We started with two packs of roasted peanuts, which came to 2 cups. To my dismay, the roasted peanuts we found at our local supermarket turned out to contain the following ingredients: peanuts, vegetable oil, salt, MSG, plus some other preservatives. Bar-style peanuts. So much for going natural and unprocessed… oh well, that just means it’ll taste good, right?

We dribbled in 2 teaspoons of olive oil and got a’blendin’. Half the peanuts transformed at once into grainy clumps.

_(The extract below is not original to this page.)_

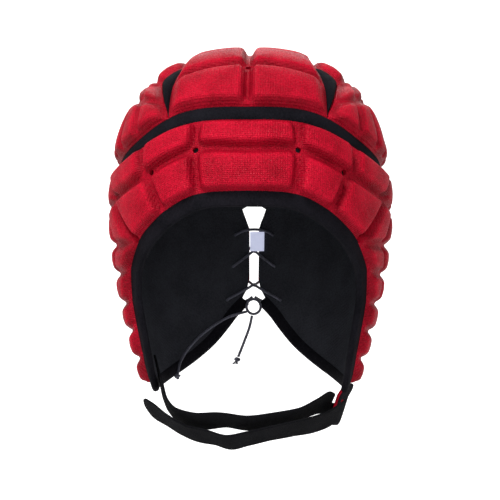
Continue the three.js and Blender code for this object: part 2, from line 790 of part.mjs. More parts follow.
function keeperFrame() {
  const level = tableAt(liningEdge, keeperAzimuth, 1);
  const foot = surfacePoint([keeperAzimuth, level], (webOutside + liningInside) / 2);
  const up = foot.clone().sub(surfacePoint([keeperAzimuth, level - 2], (webOutside + liningInside) / 2)).normalize();
  const out = formNormal(foot).applyAxisAngle(new THREE.Vector3(0, 0, 1), rad(-keeperTurn));
  const back = up.clone().cross(out).normalize();
  out.crossVectors(back, up).normalize();
  const top = foot.addScaledVector(up, -(bindingClearance + faceBindingWidth + strapClearance));
  return { top, up, out, back };
}

const keeper = keeperFrame();
const keeperPoint = (forward, down, outward) => keeper.top.clone().addScaledVector(keeper.back, -forward)
  .addScaledVector(keeper.up, -down).addScaledVector(keeper.out, outward);

function buildKeeper() {
  const round = 5;
  const half = keeperWidth / 2;
  const outline = new THREE.Shape();
  outline.moveTo(-half, 0);
  outline.lineTo(-half, -keeperLength + round);
  outline.quadraticCurveTo(-half, -keeperLength, -half + round, -keeperLength);
  outline.lineTo(half - round, -keeperLength);
  outline.quadraticCurveTo(half, -keeperLength, half, -keeperLength + round);
  outline.lineTo(half, 0);
  outline.closePath();
  const slot = new THREE.Path();
  const slotHalf = keeperSlotWidth / 2;
  slot.moveTo(-slotHalf, -keeperSlotDrop);
  slot.lineTo(slotHalf, -keeperSlotDrop);
  slot.lineTo(slotHalf, -keeperSlotDrop - keeperSlotLength);
  slot.lineTo(-slotHalf, -keeperSlotDrop - keeperSlotLength);
  slot.closePath();
  outline.holes.push(slot);
  const plate = new THREE.ExtrudeGeometry(outline, { depth: keeperThickness, bevelEnabled: false, curveSegments: 3 });
  plate.translate(0, 0, -keeperThickness / 2);
  plate.applyMatrix4(new THREE.Matrix4().makeBasis(keeper.back, keeper.up, keeper.out).setPosition(keeper.top));
  return plate;
}

addPiece('strap_keeper', buildKeeper(), redFabric);

// Chin strap: sewn inside the wearer's right flap, carried under the chin, folded round the keeper's
// front bar and back to its free end. Reach is a share of the strap's own reach, drop of strapDrop.

const strapThere = [
  // azimuth, reach, drop, tilt, width share
  [-84, 0.97, 0.700, 78, 1], [-78, 0.94, 0.765, 80, 1], [-70, 0.925, 0.812, 78, 1], [-57, 0.95, 0.856, 62, 1],
  [-42, 0.99, 0.892, 44, 1], [-28, 1.0, 0.902, 36, 1], [-14, 1.0, 0.893, 32, 1], [0, 1.0, 0.905, 32, 1],
  [14, 1.0, 0.893, 33, 1], [28, 1.0, 0.878, 36, 1], [40, 0.99, 0.850, 44, 1], [50, 0.975, 0.832, 54, 0.95],
  [60, 0.945, 0.840, 63, 0.8],
];
const strapBack = [
  // azimuth, reach, drop, tilt, width share
  [64, 1.04, 0.872, 66, 0.8], [55, 1.03, 0.892, 58, 0.95], [46, 1.02, 0.910, 48, 1], [30, 1.02, 0.928, 38, 1],
  [14, 1.0, 0.948, 34, 1], [0, 0.985, 0.972, 32, 1], [-11, 0.98, 0.989, 32, 1], [-22, 0.985, 0.970, 34, 1],
  [-34, 1.0, 0.957, 38, 1], [-46, 1.03, 0.925, 46, 1], [-58, 1.05, 0.890, 54, 0.95], [-68, 1.075, 0.872, 60, 0.85],
  [-77, 1.10, 0.862, 64, 0.6],
];

const strapRootLevel = -64;
const strapHalfSpan = surfacePoint([90, strapRootLevel], liningInside - strapClearance).x - strapThickness / 2;

function strapStation([azimuth, reach, drop, tilt, share]) {
  const [sine, cosine] = [Math.sin(rad(azimuth)), Math.cos(rad(azimuth))];
  const place = new THREE.Vector3(
    strapHalfSpan * reach * sine,
    -strapFrontReach * reach * cosine,
    formCentreZ - strapDrop * drop,
  );
  const across = new THREE.Vector3(sine * Math.cos(rad(tilt)), -cosine * Math.cos(rad(tilt)), Math.sin(rad(tilt)));
  return { place, across, width: strapWidth * share };
}

// Stations round the keeper's front bar: in along its inside, through the slot, and out again
function foldStations() {
  const half = keeperThickness / 2 + strapClearance + strapThickness / 2;
  const through = keeperSlotWidth / 2 - strapClearance - strapThickness / 2;
  const down = keeperSlotDrop + keeperSlotLength - strapWidth * strapFoldShare / 2 - strapClearance;
  const barFront = keeperWidth / 2;
  return [
    [barFront + 2, -half - 0.6], [keeperSlotWidth / 2 + 1.4, -half], [through + 0.5, -half * 0.8],
    [through, 0], [through + 0.5, half * 0.8], [keeperSlotWidth / 2 + 1.4, half], [barFront + 2, half + 0.6],
  ].map(([forward, outward]) => ({
    place: keeperPoint(forward, down, outward), across: keeper.up.clone(), width: strapWidth * strapFoldShare,
  }));
}

function buildStrap() {
  const knots = [...strapThere.map(strapStation), ...foldStations(), ...strapBack.map(strapStation)];
  const route = new THREE.CatmullRomCurve3(knots.map((knot) => knot.place), false, 'centripetal');
  const steps = (knots.length - 1) * 2;
  const sections = Array.from({ length: steps + 1 }, (unused, i) => {
    const share = i / steps;
    const at = share * (knots.length - 1);
    const [before, after] = [knots[Math.floor(at)], knots[Math.min(Math.floor(at) + 1, knots.length - 1)]];
    const blend = at - Math.floor(at);
    const across = before.across.clone().lerp(after.across, blend).normalize();
    const face = route.getTangent(share).cross(across).normalize();
    const half = mix(before.width, after.width, blend) / 2;
    return [[-1, -1], [1, -1], [1, 1], [-1, 1]].map(([side, layer]) => route.getPoint(share)
      .addScaledVector(across, side * half).addScaledVector(face, layer * strapThickness / 2));
  });
  return buildSweep(sections);
}

addPiece('chin_strap', toGeometry(buildStrap()), blackStretch);

// Lace: one cord through the eyelets, crossing twice in the gap, with its knot and two free ends.
// Places are degrees to the wearer's left of the back's middle, the level, and the depth, where 0 lies
// on the inside of the lining and 1 on the outside of the panels.

const laceInside = liningInside - laceClearance - laceDiameter / 2;
const laceOutside = webOutside + laceClearance + laceDiameter / 2;
const lacePlace = ([left, level, depth]) => (
  surfacePoint([180 - left, level], mix(laceInside, laceOutside, depth))
);
const upperCrossing = [0, -15.6];
const lowerCrossing = [0, -30.4];
const crossingDepth = { near: 0.36, far: 0.72 };

// One strand, from beside the middle of the top bar to the knot
function laceStrand(first, second) {
  const [one, two, three] = eyelets.map(([azimuth, level]) => [180 - azimuth, level]);
  return [
    [4.4, -6.9, 0], [one[0] - 0.6, one[1] + 0.3, 0], [one[0], one[1], 0.5], [one[0] - 0.5, one[1] - 0.3, 1],
    [5.4, -11.2, 1], [2.7, -13.3, 1], [1.2, -14.6, 0.9], [...upperCrossing, first], [-1.2, -16.6, 0.1],
    [-2.8, -18, 0], [-6, -20.4, 0], [0.6 - two[0], two[1] + 0.3, 0], [-two[0], two[1], 0.5],
    [0.5 - two[0], two[1] - 0.4, 1],
    [-6, -25.8, 1], [-2.8, -28.1, 1], [-1.2, -29.4, 0.9], [...lowerCrossing, second], [1.2, -31.4, 0.1],
    [2.9, -32.5, 0], [7.4, -34.8, 0], [three[0] - 0.6, three[1] + 0.3, 0], [three[0], three[1], 0.5],
    [three[0] - 0.5, three[1] - 0.2, 1],
    [9.4, -37.9, 1.05], [5.6, -37.4, 1.05], [2.6, -36.4, 0.95], [1.3, -36.2, 0.4], [1.0, -36.7, -0.2],
  ];
}

const laceRoute = [
  ...laceStrand(crossingDepth.near, crossingDepth.far).reverse(),
  [0, -6.3, 0],
  ...laceStrand(crossingDepth.far, crossingDepth.near).map(([left, level, depth]) => [-left, level, depth]),
].map(lacePlace);

function buildCord(points, stepLength) {
  const curve = new THREE.CatmullRomCurve3(points, false, 'centripetal');
  const section = new THREE.Shape();
  section.absarc(0, 0, laceDiameter / 2, 0, Math.PI * 2);
  return new THREE.ExtrudeGeometry(section, {
    steps: Math.round(curve.getLength() / stepLength), curveSegments: 4, bevelEnabled: false, extrudePath: curve,
  });
}

const knotPlace = lacePlace([0, -36.7, -0.25]).add(new THREE.Vector3(0, 0, -knotDiameter / 2 - 0.7));
const fromKnot = ([left, up, back]) => knotPlace.clone().add(new THREE.Vector3(left, back, up));
const longEndRoute = [
  fromKnot([-5.6, -3.9, 0]),
  ...[[-6, -43.4, -0.15], [-12.5, -45, -0.1], [-21, -48.6, -0.1], [-30, -53, -0.1], [-38, -57.4, -0.1],
    [-46, -61.8, -0.2], [-53.5, -65.8, -0.4], [-60, -69.4, -0.6]].map(lacePlace),
];
const shortEndRoute = [[-1.2, -6.8, 0], [-3, -15, 0], [-6.8, -25.5, 0], [-11.5, -37.5, 0]].map(fromKnot);

function buildTip(route, size) {
  const [last, before] = [route[route.length - 1], route[route.length - 2]];
  const onwards = last.clone().sub(before).normalize();
  const tip = new THREE.SphereGeometry(size / 2, 8, 5);
  tip.applyQuaternion(new THREE.Quaternion().setFromUnitVectors(new THREE.Vector3(0, 1, 0), onwards));
  const seat = last.clone().addScaledVector(onwards, size / 2 + tipClearance);
  tip.translate(seat.x, seat.y, seat.z);
  return tip;
}

const tipClearance = 0.3;
const laceStep = 2.8 * laceDiameter;
const knot = new THREE.TorusGeometry(knotDiameter / 2 - laceDiameter / 2, laceDiameter / 2, 6, 12);
knot.rotateX(Math.PI / 2);
knot.translate(knotPlace.x, knotPlace.y, knotPlace.z);
addPiece('lace', buildCord(laceRoute, laceStep), blackCord);
addPiece('lace_knot', knot, blackCord);
addPiece('lace_end_long', buildCord(longEndRoute, laceStep), blackCord);
addPiece('lace_end_short', buildCord(shortEndRoute, laceStep), blackCord);
addPiece('lace_tip_knot', buildTip(longEndRoute, tipDiameter), blackCord);
addPiece('lace_tip_fray', buildTip(shortEndRoute, tipDiameter), blackCord);

export default cap;
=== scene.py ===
import math
import bpy
import numpy as np
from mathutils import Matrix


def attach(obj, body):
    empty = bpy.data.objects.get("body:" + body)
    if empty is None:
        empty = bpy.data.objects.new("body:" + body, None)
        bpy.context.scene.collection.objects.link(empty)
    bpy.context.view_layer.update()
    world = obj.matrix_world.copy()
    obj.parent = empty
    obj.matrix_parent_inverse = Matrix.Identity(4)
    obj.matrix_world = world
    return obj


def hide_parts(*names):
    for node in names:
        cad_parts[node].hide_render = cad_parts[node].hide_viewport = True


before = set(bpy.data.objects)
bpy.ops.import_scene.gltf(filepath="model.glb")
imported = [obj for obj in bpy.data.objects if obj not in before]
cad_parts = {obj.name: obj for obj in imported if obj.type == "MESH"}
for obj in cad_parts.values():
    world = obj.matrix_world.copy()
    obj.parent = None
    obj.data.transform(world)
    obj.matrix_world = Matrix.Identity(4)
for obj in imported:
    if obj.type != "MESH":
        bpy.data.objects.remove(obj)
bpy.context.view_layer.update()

scene = bpy.context.scene
root = "root"

# Camera: level with the face opening, a touch to the wearer's left
camera = {"turn": 1.5, "distance": 1.4, "lens": 144.0, "sensor": 36.0, "height": -0.13005, "aside": -0.00035}


# Camera on a level circle round the cap, shifted a little along its own picture plane
def makeCamera():
    turn = math.radians(camera["turn"])
    data = bpy.data.cameras.new("camera")
    data.lens = camera["lens"]
    data.sensor_width = camera["sensor"]
    data.clip_start = 0.05
    data.clip_end = 30.0
    made = bpy.data.objects.new("camera", data)
    scene.collection.objects.link(made)
    made.location = (camera["distance"] * math.sin(turn) + camera["aside"] * math.cos(turn),
                     -camera["distance"] * math.cos(turn) + camera["aside"] * math.sin(turn),
                     camera["height"])
    made.rotation_euler = (math.radians(90), 0, turn)
    scene.camera = made


makeCamera()

# Head form in millimetres: a superellipse ring under a rounded dome, narrower towards the neck
form = {"halfWidth": 90, "front": 103, "back": 102, "rise": 106, "centreY": 5, "centreZ": -104.3,
        "ringPower": 2.2, "domePower": 2.5, "dropPerDegree": 1.7, "taperDrop": 125,
        "sideTaper": (0.28, 1.6), "frontTaper": (0.20, 1.6), "backTaper": (0.34, 1.5)}
layers = {"liningInside": -1.7, "liningOutside": -0.5, "webInside": 1.3, "webOutside": 2.8, "padRise": 7.0}


# How far out a place is: 1 on the form, from the powers of its shares of the widths at its height
def reachOf(places):
    x, y, z = places[..., 0], places[..., 1] - form["centreY"], places[..., 2]
    drop = form["centreZ"] - z
    share = np.maximum(drop, 0) / form["taperDrop"]
    sideways = 1 - form["sideTaper"][0] * share ** form["sideTaper"][1]
    ahead = 1 - form["frontTaper"][0] * share ** form["frontTaper"][1]
    behind = 1 - form["backTaper"][0] * share ** form["backTaper"][1]
    across = np.abs(x) / form["halfWidth"] / sideways
    along = np.where(y < 0, -y / form["front"] / ahead, y / form["back"] / behind)
    ring = (across ** form["ringPower"] + along ** form["ringPower"]) ** (1 / form["ringPower"])
    dome = np.maximum(-drop, 0) / form["rise"]
    return (ring ** form["domePower"] + dome ** form["domePower"]) ** (1 / form["domePower"])


# Place on the form: azimuth from the front, and an elevation above its centre or a drop below it
def formPoint(chart):
    azimuth, level = np.radians(chart[..., 0]), chart[..., 1]
    rise = np.radians(np.maximum(level, 0))
    z = np.where(level >= 0, np.sin(rise), level * form["dropPerDegree"])
    flat = np.stack([np.sin(azimuth) * np.cos(rise), -np.cos(azimuth) * np.cos(rise), z], -1)
    centre = np.array([0, form["centreY"], form["centreZ"]])
    reach = reachOf(flat + centre)
    drop = np.minimum(level, 0) * form["dropPerDegree"]
    scaled = flat / reach[..., None] + centre
    scaled[..., 2] = np.where(level >= 0, scaled[..., 2], form["centreZ"] + drop)
    return scaled


# Outward direction: the slope of the reach, from a small step to both sides on each axis
def formNormal(places, step=0.5):
    slopes = [reachOf(places + offset) - reachOf(places - offset) for offset in np.eye(3) * step]
    normal = np.stack(slopes, -1)
    return normal / np.linalg.norm(normal, axis=-1, keepdims=True)


# Place over the form: the chart's place moved out along the normal by the lift
def surfacePoint(chart, lift):
    places = formPoint(np.asarray(chart, float))
    return places + formNormal(places) * np.asarray(lift, float)[..., None]


# Degrees from the top of the head, to the left and to the back, turned into azimuth and level
def fromCrown(crown):
    left, back = crown[..., 0], crown[..., 1]
    return np.stack([np.degrees(np.arctan2(left, -back)), 90 - np.hypot(left, back)], -1)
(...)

Our blender was about the cheapest on the market with nary an on-off switch. For fear it’d explode in flames, we stopped it every 20 seconds or so to let it rest and to scrape the blades free.

The initial transformation seemed to be a fluke. More than five minutes into this process, it was still a chunky mass with whole peanuts peeking out at the top.

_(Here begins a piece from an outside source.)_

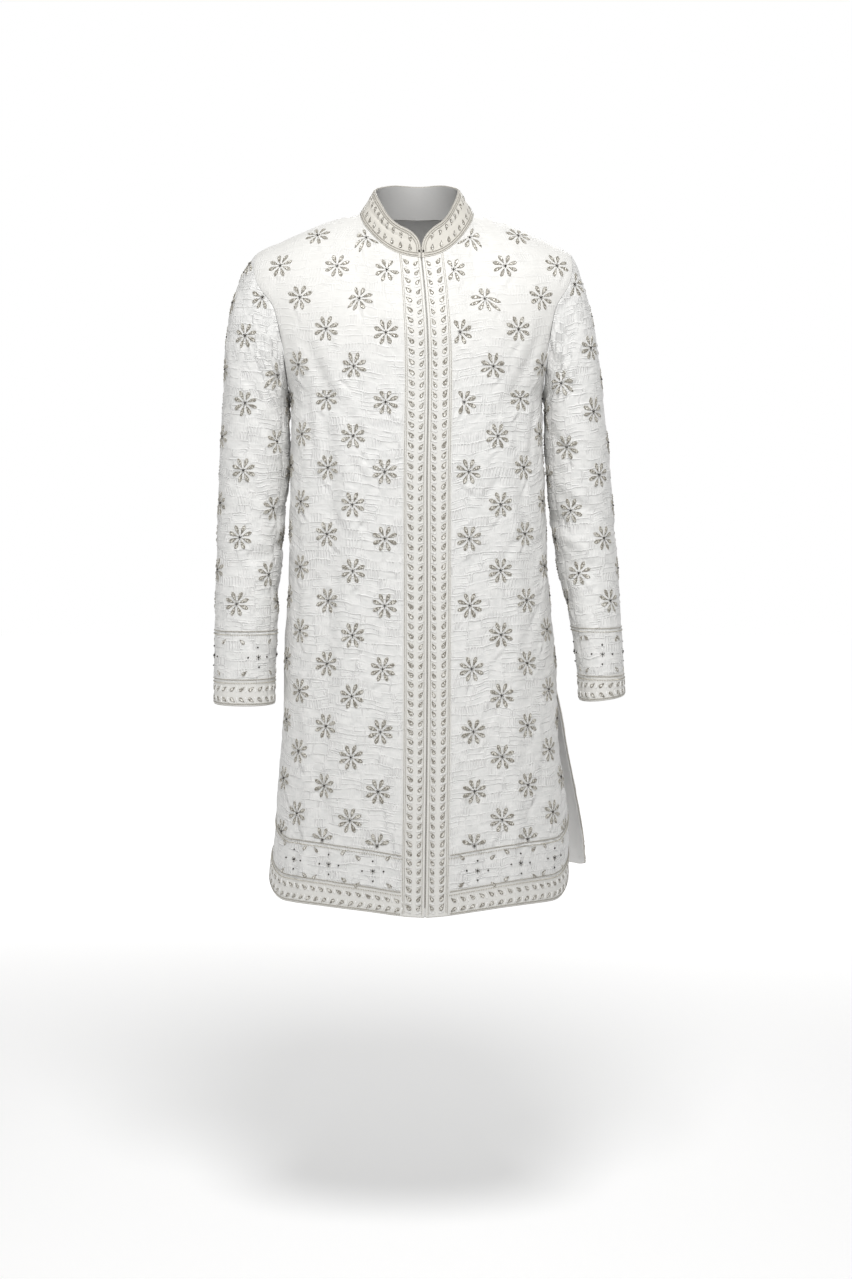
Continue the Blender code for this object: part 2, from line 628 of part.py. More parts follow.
def collar(front_right, back, front_left):
    """The stand collar: it follows the neckline, leans in, and is rounded at its front corners."""
    base = neck_line(front_right, back, front_left)
    length = np.concatenate([[0], np.cumsum(np.linalg.norm(np.diff(base, axis=0), axis=1))])
    near = COLLAR_CORNER * (1 - np.cos(np.linspace(0, math.pi / 2, 7)))
    places = np.unique(np.concatenate([near, length[-1] - near, length]).round(5))
    keep = np.concatenate([[True], np.diff(places) > 0.0012])
    places = places[keep]
    places[-1] = length[-1]
    foot = np.column_stack([np.interp(places, length, base[:, axis]) for axis in range(3)])
    inward = np.array([0.0, COLLAR_MIDDLE_Y, 0.0]) - foot
    inward[:, 2] = 0.0
    inward = unit(inward)
    cos = inward[:, 1]
    climb = (oval(COLLAR["top_z"], cos) - foot[:, 2])[:, None]
    edge = climb * (oval(COLLAR["lean"], cos)[:, None] * inward + np.array([0.0, 0.0, 1.0]))
    slant = np.linalg.norm(edge, axis=1)
    height = slant - corner_rise(np.minimum(places, length[-1] - places), COLLAR_CORNER)
    rise = unit(edge)
    steps = np.arange(COLLAR_STEPS + 1) / COLLAR_STEPS
    outer = foot[None] + rise[None] * (SEAM + steps[:, None, None] * height[None, :, None])
    along = unit(np.gradient(foot, axis=0))
    normals = unit(np.cross(along, rise))
    if (normals * -inward).sum() < 0:
        normals = -normals
    wall("collar", outer, outer - normals[None] * COLLAR_CLOTH)


def underlap(front_left):
    """The plain strip behind the channel, kept to the rows of the front that carries it."""
    rows = front_left[0][:, 0, 2]
    rows = np.concatenate([[UNDERLAP_HEM_Z], rows[1:-1], [UNDERLAP_TOP_Z]])
    middle = read(OPENING, "x", rows)
    across = np.linspace(-1, 1, 5) * (OPENING_HALF + UNDERLAP_REACH)
    x = middle[:, None] + across[None, :]
    z = np.repeat(rows[:, None], len(across), axis=1)
    y = torso_y(np.abs(x), z, "L", "front") - flute(np.abs(x), z, "L", "front") * (z < ARMPIT_Z)
    grid = np.stack([x, y, z], axis=-1)
    normals = grid_normals(grid)
    outer = grid - normals * (CLOTH + UNDERLAP_GAP)
    wall("front_underlap", outer, outer - normals * CLOTH, PLAIN)


def back_lining(back):
    """Plain lining inside the lower back, which shows through the side vents."""
    grid = back[0][:LINING_ROWS + 1].copy()
    normals = back[1][:LINING_ROWS + 1]
    hem = LINING_INSET / (grid[1, :, 2] - grid[0, :, 2])[:, None]
    grid[0] += (grid[1] - grid[0]) * hem
    outer = grid - normals * (CLOTH + SEAM)
    wall("back_lining", outer, outer - normals * LINING_CLOTH, PLAIN)


def build():
    for item in list(bpy.data.objects):
        bpy.data.objects.remove(item)
    right = front_grids("R")
    left = front_grids("L")
    back = back_grids()
    panel_wall("front_right", *right)
    panel_wall("front_left", *left)
    panel_wall("back", *back)
    sleeve_pieces("R", right, back)
    sleeve_pieces("L", left, back)
    collar(right, back, left)
    underlap(left)
    back_lining(back)


build()
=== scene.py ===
"""Looks of a knee-length sherwani coat: ivory silk with raised tonal lines and silver embroidery.

The cloth repeats the coat's form at a finer sampling; folds, puckers and embroidery are laid on it.
Metres, +Z up, +Y towards the back, +X towards the wearer's left; names ending in R are the wearer's
right, at -X. Heights are measured from the neck base. A panel's grid has rows from the hem up and
columns from the middle outwards; u is the distance across the cloth from the middle edge and v the
distance up the cloth from its hem.
"""
import math
from functools import partialmethod

import bpy
import numpy as np
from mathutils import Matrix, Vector


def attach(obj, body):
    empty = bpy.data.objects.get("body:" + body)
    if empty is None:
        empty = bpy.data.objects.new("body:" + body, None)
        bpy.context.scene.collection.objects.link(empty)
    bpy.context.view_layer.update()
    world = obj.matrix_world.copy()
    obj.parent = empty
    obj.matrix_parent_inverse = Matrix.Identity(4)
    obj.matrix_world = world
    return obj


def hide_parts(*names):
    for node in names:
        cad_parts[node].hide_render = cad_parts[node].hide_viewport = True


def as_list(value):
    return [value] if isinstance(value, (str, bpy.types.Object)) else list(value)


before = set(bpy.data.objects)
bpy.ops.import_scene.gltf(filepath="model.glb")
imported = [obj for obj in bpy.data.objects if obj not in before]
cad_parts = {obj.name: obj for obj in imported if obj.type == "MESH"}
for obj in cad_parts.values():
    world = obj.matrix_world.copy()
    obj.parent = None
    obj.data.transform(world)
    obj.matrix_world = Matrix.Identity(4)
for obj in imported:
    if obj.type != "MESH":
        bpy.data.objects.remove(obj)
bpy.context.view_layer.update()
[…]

But looking down while the machine was on, we observed a slow but sure circular movement. We watched with giddy anticipation.

10 minutes later, a definite paste had formed, though it was still fairly chunky. A sheepish grin spread over Sean’s face. “I know I didn’t put on a shirt ’til 6pm today, but somehow I still feel accomplished.”

We could barely contain our excitement. Seeing the stuff go from whole peanuts to a smooth paste was like watching magic.

A couple more blasts on the blender and we were done. The end result: one cup of peanut butter that was warm, soft, and super-spreadable.

As I scooped the contents into an empty jar, Sean slipped some bread in the toaster. We licked the blender clean while we waited. Mmm.

Here it is on a piece of whole-wheat bread, with a drizzle of honey on top:

The texture was divine. The flavours were… a little MSG-y, to tell the truth, which masked the typical aroma we come to expect from peanut butter. Because of this, I’d consider this a peanut butter more to be eaten from a spoon than in a sandwich.

Satisfying as it was, I’m not sure we’re going to make a complete switch to this stuff at the moment, seeing as we have less-than-ideal peanuts. But if and when we do get our hands on some roasted peanuts sans flavourings/preservatives, or find out how to roast the tub of fresh peanuts sitting in the apartment… watch out, Skippy!

I know it’s nothing new—just google “homemade peanut butter” and you’ll find site after site with (similar) recipes and better pics than I’ve got here. But people—and by people I mean my friends and family, many of whom cook, bake, make their own hummus or granola, and so forth—don’t often think of PB as something they can make on their own, easy though it is. Yeah, it’s more time-consuming than picking up a jar on your next grocery trip, not necessarily cheaper (though probably more cost-effective compared to your “natural” peanut butters), and not necessarily healthier if you’re using the peanuts we got—but if you’ve got a blender and a taste for PB and adventure, I urge you to try it. It’s fun. It’s rewarding. It’s the little things in life.